Risky, because I was about to let all curtains fall and give myself completely to someone, who I was supposed to leave in three months again. Risky, because losing people was one of the things I experienced most in life, which didnt mean that I was neccesarily good at dealing with it.
He was not the guy that would try hard to take me out on dates, he was the guy, who wanted to hang out with me, watch Tv and just mess around. He was the guy, who carried me to the car, when I had blisters on my feet, from my new high heels, that I naively wore all day in school.
And he was the guy I felt more comfortable with than with anyone I had met in years. When I looked into his eyes, it always felt as if there was more than what he revealed to me. He always looked concerned, shy, worried, longing for something, he looked as if there was all this potential, caged by some unknown power, only waiting for me to discover it.

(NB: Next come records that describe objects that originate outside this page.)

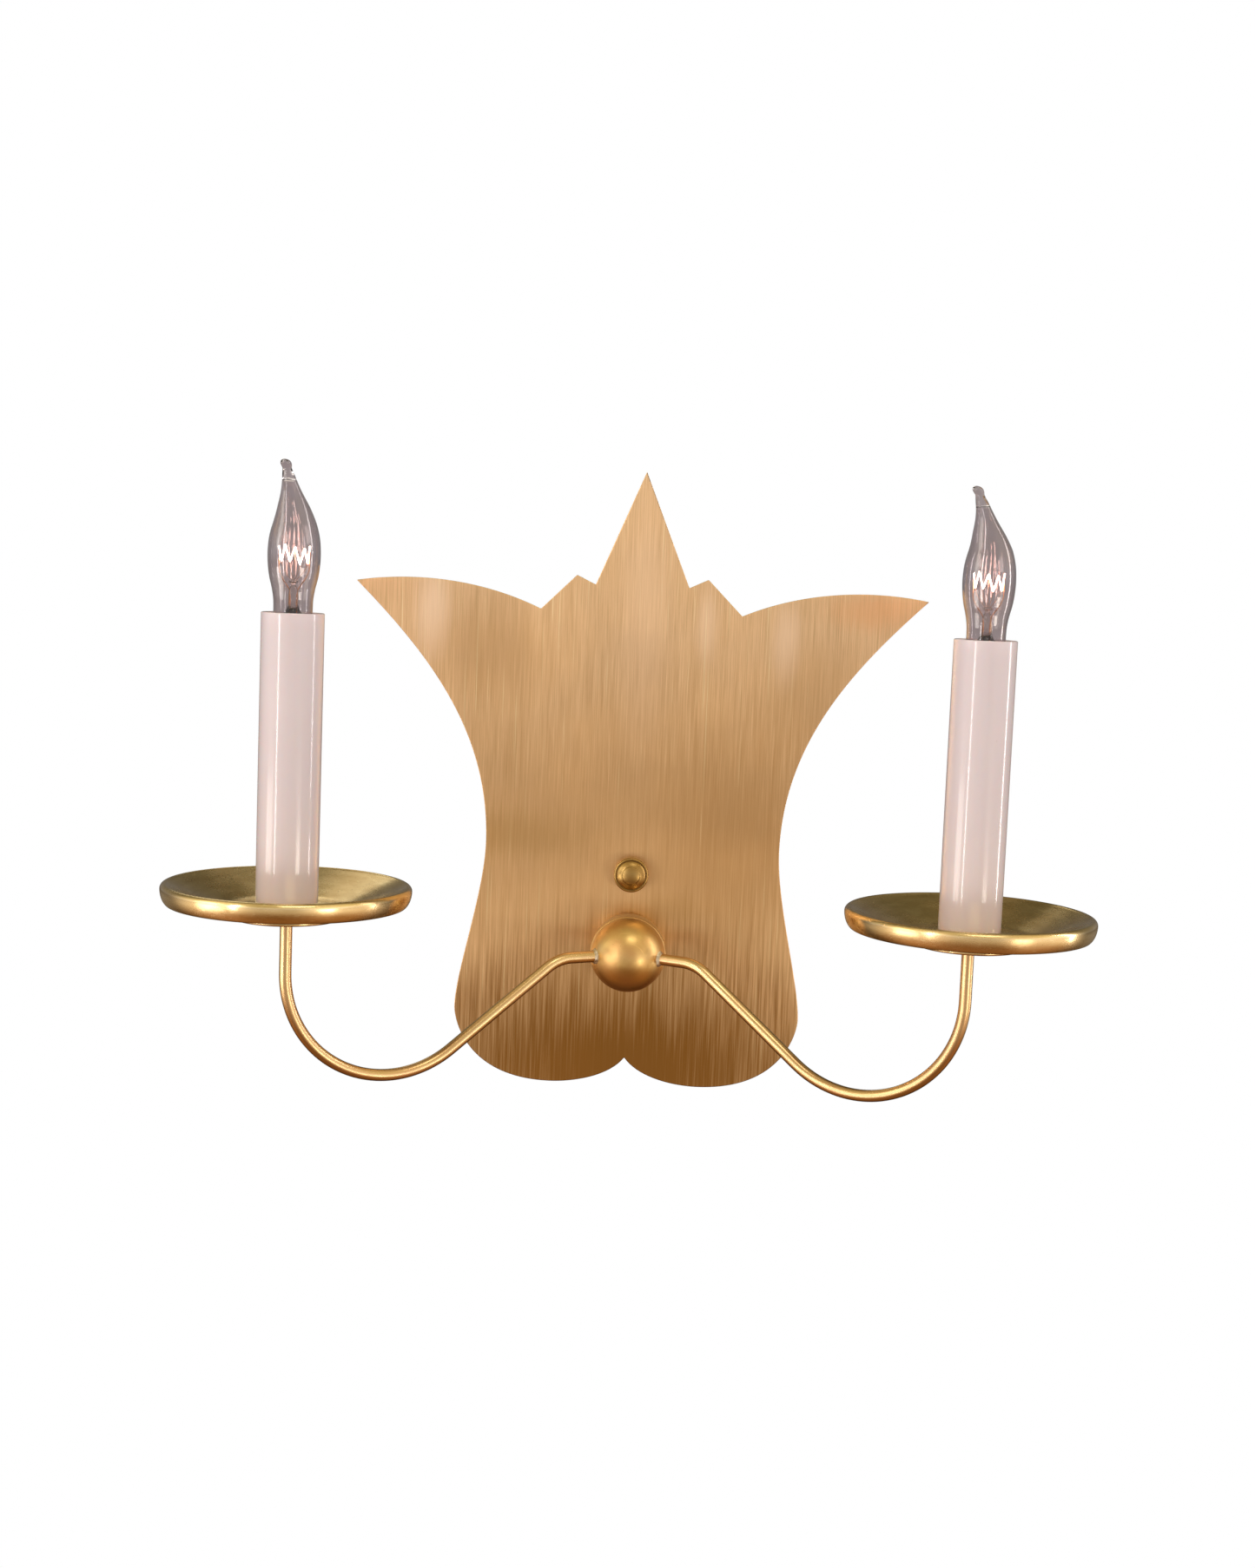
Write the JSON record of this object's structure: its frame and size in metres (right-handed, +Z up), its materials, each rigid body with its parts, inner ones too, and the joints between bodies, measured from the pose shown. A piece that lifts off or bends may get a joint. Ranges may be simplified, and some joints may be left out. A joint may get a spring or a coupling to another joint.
{
  "type": "electric candle wall sconce",
  "caption": "Brass wall sconce: a flat crown-shaped plate, a ball hub, bent tube arms with drip pans, candle sleeves and bent-tip flame lamps.",
  "frame": {"origin": "centre of the mounting strap's two slots, on the wall plane, on the axis of the nipple that the cap nut screws on", "axes": "+X to the right along the strap as seen from the room, -Y out of the wall into the room, +Z up"},
  "size_m": [0.4744, 0.1959, 0.3453],
  "materials": {
    "plate_brass": "brushed lacquered brass, vertical grain, light tarnish",
    "spun_brass": "spun lacquered brass with patches of tarnish",
    "drawn_brass": "drawn brass tube, satin",
    "plain_brass": "unlacquered stamped brass",
    "zinc_steel": "zinc-plated steel, dull",
    "solder": "soft solder, dull",
    "green_paint": "green-painted steel",
    "phenolic": "moulded phenolic",
    "ivory_sleeve": "glossy ivory plastic",
    "wire_black": "black insulation",
    "wire_white": "white insulation",
    "orange_plastic": "orange moulded shell",
    "lamp_glass": "clear glass with a slight grey-mauve cast",
    "stem_glass": "clear lead glass",
    "black_glass": "black glass insulator",
    "support_wire": "copper-clad wire",
    "tungsten": "coiled tungsten, lit warm"
  },
  "bodies": {
    "wall_mount": {"mounting_strap": "zinc_steel", "mounting_nipple": "plain_brass", "nipple_lock_nut": "zinc_steel", "ground_screw": "green_paint"},
    "fixture": {"backplate": "plate_brass", "rear_canopy": "spun_brass", "hub_nipple": "plain_brass", "hub_washer": "zinc_steel", "hub_lock_nut": "zinc_steel", "hub_rear_shell": "spun_brass", "hub_front_shell": "spun_brass", "live_connector": "orange_plastic", "neutral_connector": "orange_plastic", "arm_left": "drawn_brass", "arm_right": "drawn_brass", "solder_bead_left": "solder", "solder_bead_right": "solder", "pan_seat_left": "spun_brass", "pan_seat_right": "spun_brass", "pan_left": "spun_brass", "pan_right": "spun_brass", "pan_nut_left": "zinc_steel", "pan_nut_right": "zinc_steel", "socket_bracket_left": "zinc_steel", "socket_bracket_right": "zinc_steel", "bracket_screws_left": "zinc_steel", "bracket_screws_right": "zinc_steel", "socket_body_left": "phenolic", "socket_body_right": "phenolic", "screw_shell_left": "plain_brass", "screw_shell_right": "plain_brass", "centre_contact_left": "plain_brass", "centre_contact_right": "plain_brass", "terminal_screws_left": "plain_brass", "terminal_screws_right": "plain_brass", "live_wire_left": "wire_black", "live_wire_right": "wire_black", "neutral_wire_left": "wire_white", "neutral_wire_right": "wire_white"},
    "knob_slider": {"knob_washer": "plain_brass"},
    "cap_nut": {"domed_cap_nut": "spun_brass"},
    "candle_sleeve_left": {"sleeve_left": "ivory_sleeve"},
    "lamp_foot_left": {"bulb_insulator_left": "black_glass", "bulb_contact_left": "solder"},
    "lamp_left": {"bulb_shell_left": "plain_brass", "bulb_glass_left": "lamp_glass", "bulb_stem_left": "stem_glass", "bulb_supports_left": "support_wire", "filament_left": "tungsten"},
    "candle_sleeve_right": {"sleeve_right": "ivory_sleeve"},
    "lamp_foot_right": {"bulb_insulator_right": "black_glass", "bulb_contact_right": "solder"},
    "lamp_right": {"bulb_shell_right": "plain_brass", "bulb_glass_right": "lamp_glass", "bulb_stem_right": "stem_glass", "bulb_supports_right": "support_wire", "filament_right": "tungsten"}
  },
  "joints": [
    {"name": "plate_level", "type": "hinge", "parent": "wall_mount", "child": "fixture", "pos_m": [0, 0, 0], "axis": [0, 1, 0], "range_deg": [-10, 10]},
    {"name": "knob_travel", "type": "slide", "parent": "wall_mount", "child": "knob_slider", "axis": [0, -1, 0], "range_m": [0, 0.00942]},
    {"name": "knob_turn", "type": "hinge", "parent": "knob_slider", "child": "cap_nut", "pos_m": [0, 0, 0], "axis": [0, -1, 0], "range_deg": [0, 3600]},
    {"name": "sleeve_lift_left", "type": "slide", "parent": "fixture", "child": "candle_sleeve_left", "axis": [0, 0, 1], "range_m": [0, 0.235]},
    {"name": "lamp_rise_left", "type": "slide", "parent": "fixture", "child": "lamp_foot_left", "axis": [0, 0, 1], "range_m": [0, 0.0218]},
    {"name": "lamp_turn_left", "type": "hinge", "parent": "lamp_foot_left", "child": "lamp_left", "pos_m": [-0.17371, -0.13236, 0.13], "axis": [0, 0, 1], "range_deg": [0, 2160]},
    {"name": "sleeve_lift_right", "type": "slide", "parent": "fixture", "child": "candle_sleeve_right", "axis": [0, 0, 1], "range_m": [0, 0.235]},
    {"name": "lamp_rise_right", "type": "slide", "parent": "fixture", "child": "lamp_foot_right", "axis": [0, 0, 1], "range_m": [0, 0.0218]},
    {"name": "lamp_turn_right", "type": "hinge", "parent": "lamp_foot_right", "child": "lamp_right", "pos_m": [0.17371, -0.13236, 0.13], "axis": [0, 0, 1], "range_deg": [0, 2160]}
  ],
  "couplings": [
    {"joint": "knob_travel", "follows": "knob_turn", "m_per_rad": 0.00014972},
    {"joint": "lamp_rise_left", "follows": "lamp_turn_left", "m_per_rad": 0.0005775},
    {"joint": "lamp_rise_right", "follows": "lamp_turn_right", "m_per_rad": 0.0005775}
  ]
}
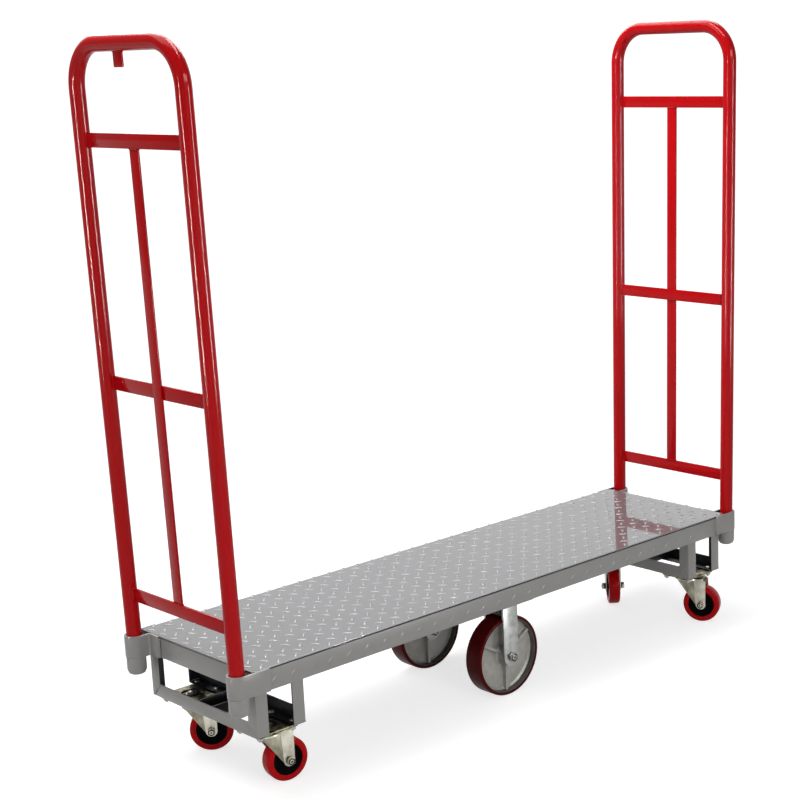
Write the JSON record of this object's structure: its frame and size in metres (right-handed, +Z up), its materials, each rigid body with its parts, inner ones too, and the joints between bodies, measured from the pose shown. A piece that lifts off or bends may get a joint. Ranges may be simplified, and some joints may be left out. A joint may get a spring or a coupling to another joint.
{
  "type": "platform dolly",
  "caption": "Long narrow tread-plate platform dolly with lift-out tube handles at both ends, swivel casters at the corners and larger fixed wheels under the middle.",
  "frame": {"origin": "on the floor under the centre of the deck", "axes": "+X along the deck towards the front handle, +Y to the left side, +Z up"},
  "size_m": [1.7476, 0.4512, 1.6292],
  "materials": {
    "grey_powder_coat": "grey powder coat, semi-gloss, over folded tread plate and angle iron",
    "red_powder_coat": "red powder coat, glossy",
    "zinc_plate": "zinc plated pressed steel, slightly yellow",
    "cast_iron": "grey coated cast iron",
    "black_core": "black moulded wheel core",
    "red_polyurethane": "red polyurethane tread, satin"
  },
  "bodies": {
    "deck_assembly": {"deck_plate": "grey_powder_coat", "end_plate_rear": "grey_powder_coat", "end_plate_front": "grey_powder_coat", "caster_frame_rear_outer": "grey_powder_coat", "caster_frame_rear_inner": "grey_powder_coat", "caster_frame_front_outer": "grey_powder_coat", "caster_frame_front_inner": "grey_powder_coat", "socket_band_rear_left": "grey_powder_coat", "socket_cup_rear_left": "grey_powder_coat", "socket_band_rear_right": "grey_powder_coat", "socket_cup_rear_right": "grey_powder_coat", "socket_band_front_left": "grey_powder_coat", "socket_cup_front_left": "grey_powder_coat", "socket_band_front_right": "grey_powder_coat", "socket_cup_front_right": "grey_powder_coat", "caster_plate_rear_right": "zinc_plate", "caster_kingpin_rear_right": "zinc_plate", "caster_plate_rear_left": "zinc_plate", "caster_kingpin_rear_left": "zinc_plate", "caster_plate_front_right": "zinc_plate", "caster_kingpin_front_right": "zinc_plate", "caster_plate_front_left": "zinc_plate", "caster_kingpin_front_left": "zinc_plate", "centre_crossmember": "grey_powder_coat", "centre_fork_left": "zinc_plate", "centre_axle_left": "zinc_plate", "centre_fork_right": "zinc_plate", "centre_axle_right": "zinc_plate"},
    "centre_wheel_left": {"centre_core_left": "cast_iron", "centre_tread_left": "red_polyurethane"},
    "centre_wheel_right": {"centre_core_right": "cast_iron", "centre_tread_right": "red_polyurethane"},
    "caster_rear_right_swivel": {"caster_fork_rear_right": "zinc_plate", "caster_axle_rear_right": "zinc_plate"},
    "caster_rear_right_wheel": {"caster_core_rear_right": "black_core", "caster_tread_rear_right": "red_polyurethane"},
    "caster_rear_left_swivel": {"caster_fork_rear_left": "zinc_plate", "caster_axle_rear_left": "zinc_plate"},
    "caster_rear_left_wheel": {"caster_core_rear_left": "black_core", "caster_tread_rear_left": "red_polyurethane"},
    "caster_front_right_swivel": {"caster_fork_front_right": "zinc_plate", "caster_axle_front_right": "zinc_plate"},
    "caster_front_right_wheel": {"caster_core_front_right": "black_core", "caster_tread_front_right": "red_polyurethane"},
    "caster_front_left_swivel": {"caster_fork_front_left": "zinc_plate", "caster_axle_front_left": "zinc_plate"},
    "caster_front_left_wheel": {"caster_core_front_left": "black_core", "caster_tread_front_left": "red_polyurethane"},
    "handle_rear": {"handle_rear_tube": "red_powder_coat", "handle_rear_rung_low": "red_powder_coat", "handle_rear_rung_mid": "red_powder_coat", "handle_rear_rung_top": "red_powder_coat", "handle_rear_upright": "red_powder_coat", "handle_rear_hook_tab": "red_powder_coat"},
    "handle_front": {"handle_front_tube": "red_powder_coat", "handle_front_rung_low": "red_powder_coat", "handle_front_rung_mid": "red_powder_coat", "handle_front_rung_top": "red_powder_coat", "handle_front_upright": "red_powder_coat"}
  },
  "joints": [
    {"name": "centre_wheel_left_spin", "type": "hinge", "parent": "deck_assembly", "child": "centre_wheel_left", "pos_m": [0, 0.145, 0.1016], "axis": [0, 1, 0], "continuous": true},
    {"name": "centre_wheel_right_spin", "type": "hinge", "parent": "deck_assembly", "child": "centre_wheel_right", "pos_m": [0, -0.145, 0.1016], "axis": [0, 1, 0], "continuous": true},
    {"name": "caster_rear_right_swivel_turn", "type": "hinge", "parent": "deck_assembly", "child": "caster_rear_right_swivel", "pos_m": [-0.72375, -0.1432, 0.12], "axis": [0, 0, 1], "continuous": true},
    {"name": "caster_rear_right_wheel_spin", "type": "hinge", "parent": "caster_rear_right_swivel", "child": "caster_rear_right_wheel", "pos_m": [-0.68325, -0.14961, 0.0508], "axis": [0.1564, 0.9877, 0], "continuous": true},
    {"name": "caster_rear_left_swivel_turn", "type": "hinge", "parent": "deck_assembly", "child": "caster_rear_left_swivel", "pos_m": [-0.72375, 0.1432, 0.12], "axis": [0, 0, 1], "continuous": true},
    {"name": "caster_rear_left_wheel_spin", "type": "hinge", "parent": "caster_rear_left_swivel", "child": "caster_rear_left_wheel", "pos_m": [-0.69144, 0.11796, 0.0508], "axis": [0.6157, 0.788, 0], "continuous": true},
    {"name": "caster_front_right_swivel_turn", "type": "hinge", "parent": "deck_assembly", "child": "caster_front_right_swivel", "pos_m": [0.72375, -0.1432, 0.12], "axis": [0, 0, 1], "continuous": true},
    {"name": "caster_front_right_wheel_spin", "type": "hinge", "parent": "caster_front_right_swivel", "child": "caster_front_right_wheel", "pos_m": [0.74236, -0.17973, 0.0508], "axis": [0.891, 0.454, 0], "continuous": true},
    {"name": "caster_front_left_swivel_turn", "type": "hinge", "parent": "deck_assembly", "child": "caster_front_left_swivel", "pos_m": [0.72375, 0.1432, 0.12], "axis": [0, 0, 1], "continuous": true},
    {"name": "caster_front_left_wheel_spin", "type": "hinge", "parent": "caster_front_left_swivel", "child": "caster_front_left_wheel", "pos_m": [0.69685, 0.11226, 0.0508], "axis": [0.7547, -0.6561, 0], "continuous": true},
    {"name": "handle_rear_lift", "type": "slide", "parent": "deck_assembly", "child": "handle_rear", "axis": [-0.0209, 0, 0.9998], "range_m": [0, 0.13]},
    {"name": "handle_front_lift", "type": "slide", "parent": "deck_assembly", "child": "handle_front", "axis": [0.0209, 0, 0.9998], "range_m": [0, 0.13]}
  ]
}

What I loved about him was that he was curious, wanted to try out everything. Once he had my camera in his hands, it was almost impossible to get it back. At least for the next hour. I learned very fast, that he was someone I could always rely on. His sensitive side started to unravel. Watching him drowning his sorrows in substances, which only made situations worse, was always a hard thing to deal with, but we all have a way to get rid of or try to suppress our worries. For me its eating sweets.
By the time I left Alabama, I would say, I didnt know him too good. I had a guess on who he could be and who he was, but felt really insecure about me leaving the states.
The last thing we promised each other was, that we would try. We didnt promise to try hard.
We wanted to see where this experiment takes us.